2.4 Da aufgrund der referierten Rechtsprechung des EuGH das Verhältnis von Art 4 Abs 2 zu Art 4 Abs 5 EVÜ geklärt ist, hat die Einleitung eines Vorabentscheidungsverfahrens - wie nunmehr vom Kläger angeregt - zu unterbleiben.

3. Nach Art 1754 codice civile (im Folgenden: cc) ist Makler, wer zwei oder mehrere Parteien zum Zwecke eines Vertragsabschlusses miteinander in Verbindung bringt, ohne an eine von ihnen durch ein Verhältnis der Mitarbeit, der Abhängigkeit oder der Vertretung gebunden zu sein. Kennzeichen der Tätigkeit des Maklers sind dessen Unparteilichkeit und Unabhängigkeit (Zaccaria, Zur Neuregelung des Maklerrechts in Italien, RIW 1995, 106 [107, 108]; Schurr in Eccher/Schurr/Christandl, Handbuch Italienisches Zivilrecht [2009] Rz 3/350 bis 3/352). Dass der Kläger diese Kriterien nicht erfülle, hat er im erstinstanzlichen Verfahren nicht behauptet, sondern sich selbst wiederholt als Gelegenheitsmakler bezeichnet. Die „Regelmäßigkeit“ ist entgegen der Behauptung des Klägers kein Tatbestandsmerkmal einer Maklertätigkeit. Dies zeigt Art 1760 cc, wonach den Berufsmakler (Makler, der Geschäfte über Waren oder Wertpapiere berufsmäßig betreibt) besondere Verpflichtungen treffen.

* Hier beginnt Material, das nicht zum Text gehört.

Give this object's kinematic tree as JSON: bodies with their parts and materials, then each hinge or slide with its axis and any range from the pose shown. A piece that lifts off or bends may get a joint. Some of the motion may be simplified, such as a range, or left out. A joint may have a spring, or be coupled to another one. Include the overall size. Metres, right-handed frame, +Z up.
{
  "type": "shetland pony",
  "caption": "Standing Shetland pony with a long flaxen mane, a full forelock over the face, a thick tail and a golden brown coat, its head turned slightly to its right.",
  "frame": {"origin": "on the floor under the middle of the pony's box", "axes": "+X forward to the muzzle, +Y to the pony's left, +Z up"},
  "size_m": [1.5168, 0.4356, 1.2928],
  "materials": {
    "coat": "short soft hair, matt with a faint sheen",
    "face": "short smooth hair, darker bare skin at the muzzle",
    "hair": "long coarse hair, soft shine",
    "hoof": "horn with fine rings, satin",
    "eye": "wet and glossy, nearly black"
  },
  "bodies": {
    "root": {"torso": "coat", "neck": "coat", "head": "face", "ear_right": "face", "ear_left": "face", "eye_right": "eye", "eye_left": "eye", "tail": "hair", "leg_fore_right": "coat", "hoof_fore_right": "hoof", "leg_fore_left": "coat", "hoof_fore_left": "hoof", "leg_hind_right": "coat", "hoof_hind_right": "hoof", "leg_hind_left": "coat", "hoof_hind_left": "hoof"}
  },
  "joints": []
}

Nach Art 10 Abs 1 lit d EVÜ ist das auf den Vertrag anzuwendende Recht insbesondere auch für die Verjährung maßgebend. Die Bestimmungen über die Verjährung eines Anspruchs müssen derselben Rechtsordnung angehören, die für die entsprechende Verpflichtung gilt (EuGH C-133/08 R n 47).

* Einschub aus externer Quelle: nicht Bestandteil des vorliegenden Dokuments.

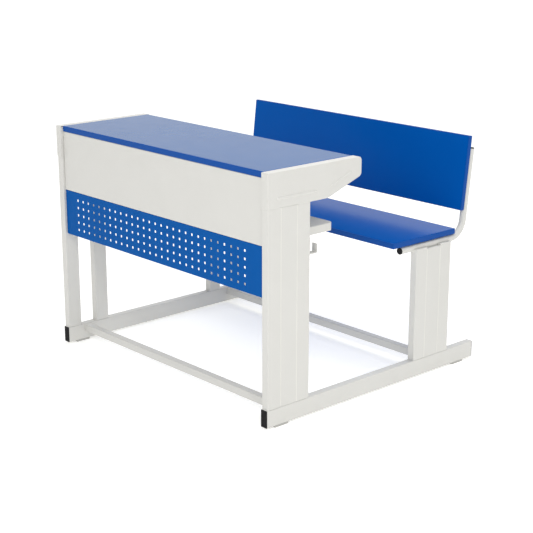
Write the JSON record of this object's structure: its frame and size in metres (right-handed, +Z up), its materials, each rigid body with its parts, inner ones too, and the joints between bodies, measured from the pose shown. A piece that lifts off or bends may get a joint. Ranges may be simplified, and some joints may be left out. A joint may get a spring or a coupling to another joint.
{
  "type": "school desk with attached bench",
  "caption": "Two-seat classroom desk with an attached bench: white steel frame, blue boards, perforated blue front panel, book shelf and bag hooks.",
  "frame": {"origin": "on the floor, under the middle of the whole set's bounding box", "axes": "+X along the length of the desk, +Y from the front panel towards the backrest of the bench, +Z up"},
  "size_m": [1.0516, 0.925, 0.76],
  "materials": {
    "white_coat": "warm off-white powder coat, satin, very fine orange peel",
    "blue_coat": "deep blue powder coat on sheet steel, satin",
    "blue_board": "blue laminated board with blue edge band, smooth, semi-gloss",
    "black_plastic": "black moulded polyethylene, fine texture",
    "grey_plastic": "light grey nylon glide, matte",
    "zinc_steel": "bright zinc-plated screw"
  },
  "bodies": {
    "root": {"back_board": "blue_board", "back_screw_lower_left": "zinc_steel", "back_screw_lower_right": "zinc_steel", "back_screw_upper_left": "zinc_steel", "back_screw_upper_right": "zinc_steel", "bag_hook_left": "white_coat", "bag_hook_right": "white_coat", "bench_leg_cover_right": "white_coat", "bench_leg_tube_front_left": "white_coat", "bench_leg_tube_front_right": "white_coat", "bench_leg_tube_rear_left": "white_coat", "bench_leg_tube_rear_right": "white_coat", "bench_tube_left": "white_coat", "bench_tube_right": "white_coat", "book_shelf": "white_coat", "crossbar_front": "white_coat", "crossbar_rear": "white_coat", "desk_leg_cover_right": "white_coat", "desk_leg_tube_front_left": "white_coat", "desk_leg_tube_front_right": "white_coat", "desk_leg_tube_rear_left": "white_coat", "desk_leg_tube_rear_right": "white_coat", "desktop_board": "blue_board", "desktop_cleat_left": "white_coat", "desktop_cleat_right": "white_coat", "desktop_screw_front_left": "zinc_steel", "desktop_screw_front_right": "zinc_steel", "desktop_screw_rear_left": "zinc_steel", "desktop_screw_rear_right": "zinc_steel", "floor_rail_left": "white_coat", "floor_rail_right": "white_coat", "front_panel_perforated": "blue_coat", "front_panel_upper": "white_coat", "glide_pad_front_left": "grey_plastic", "glide_pad_front_right": "grey_plastic", "glide_pad_rear_left": "grey_plastic", "glide_pad_rear_right": "grey_plastic", "hook_screw_left": "zinc_steel", "hook_screw_right": "zinc_steel", "rail_cap_front_left": "black_plastic", "rail_cap_front_right": "black_plastic", "rail_cap_rear_left": "black_plastic", "rail_cap_rear_right": "black_plastic", "seat_board": "blue_board", "seat_screw_front_left": "zinc_steel", "seat_screw_front_right": "zinc_steel", "seat_screw_rear_left": "zinc_steel", "seat_screw_rear_right": "zinc_steel", "shelf_screw_front_left": "zinc_steel", "shelf_screw_front_right": "zinc_steel", "shelf_screw_rear_left": "zinc_steel", "shelf_screw_rear_right": "zinc_steel", "side_bracket_left": "white_coat", "side_bracket_right": "white_coat", "tube_plug_front_left": "black_plastic", "tube_plug_front_right": "black_plastic", "tube_plug_top_left": "black_plastic", "tube_plug_top_right": "black_plastic"}
  },
  "joints": []
}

Der Anspruch des Maklers auf Zahlung der Provision verjährt gemäß Art 2950 cc in einem Jahr. Da der Provisionsanspruch des Maklers nach Art 1755 cc mit dem Zustandekommen des Geschäfts durch sein Zutun entsteht und die Verjährung nach Art 2935 cc von jenem Tag an zu laufen beginnt, an dem das Recht geltend gemacht werden kann, sind die Vorinstanzen nachvollziehbar davon ausgegangen, dass ausgehend vom Abschluss des Kaufvertrags am 12. 4. 2007 der Provisionsanspruch des Klägers infolge Ablaufs der einjährigen Frist vor der Klagseinbringung Ende 2009 verjährt ist. Zutreffend ist auch die Beurteilung der Vorinstanzen, dass sich der Kläger im erstinstanzlichen Verfahren nicht auf die Unterbrechung der Verjährung iSd Art 2943 ff cc berufen hat und sein erstmaliges Forderungsschreiben vom 7. 10. 2009 erst zu einem Zeitpunkt erfolgt ist, zu dem die einjährige Verjährungsfrist bereits abgelaufen war. Wenn der Kläger erstmals in der Revision mit dem Unterbrechungsgrund der Anerkennung des Rechts (Art 2944 cc) argumentiert, handelt es sich dabei um eine unzulässige Neuerung. Dem Prozessvorbringen des Beklagten ist eine solche Anerkennung (vgl dazu Schurr aaO Rz 2/351) jedenfalls nicht zu entnehmen.

Der Revisionswerber legt nicht substantiiert dar, dass das ausländische Kollisionsrecht unzutreffend ermittelt oder eine im ursprünglichen Geltungsbereich dieses Rechts in Rechtsprechung und Lehre gefestigte Ansicht hintangehalten worden wäre (vgl RIS-Justiz RS0042948 [T9]). Aufgrund der klaren Rechtslage bedurfte es auch nicht der Einholung eines Rechtsgutachtens zum italienischen Recht. Schon deshalb liegt auch der behauptete Mangel des Berufungsverfahrens nicht vor.

4. Zusammenfassend zeigt die außerordentliche Revision keine Rechtsfrage von erheblicher Bedeutung iSd § 502 Abs 1 ZPO auf. Einer weiteren Begründung bedarf dieser Beschluss nicht (§ 510 Abs 3 ZPO).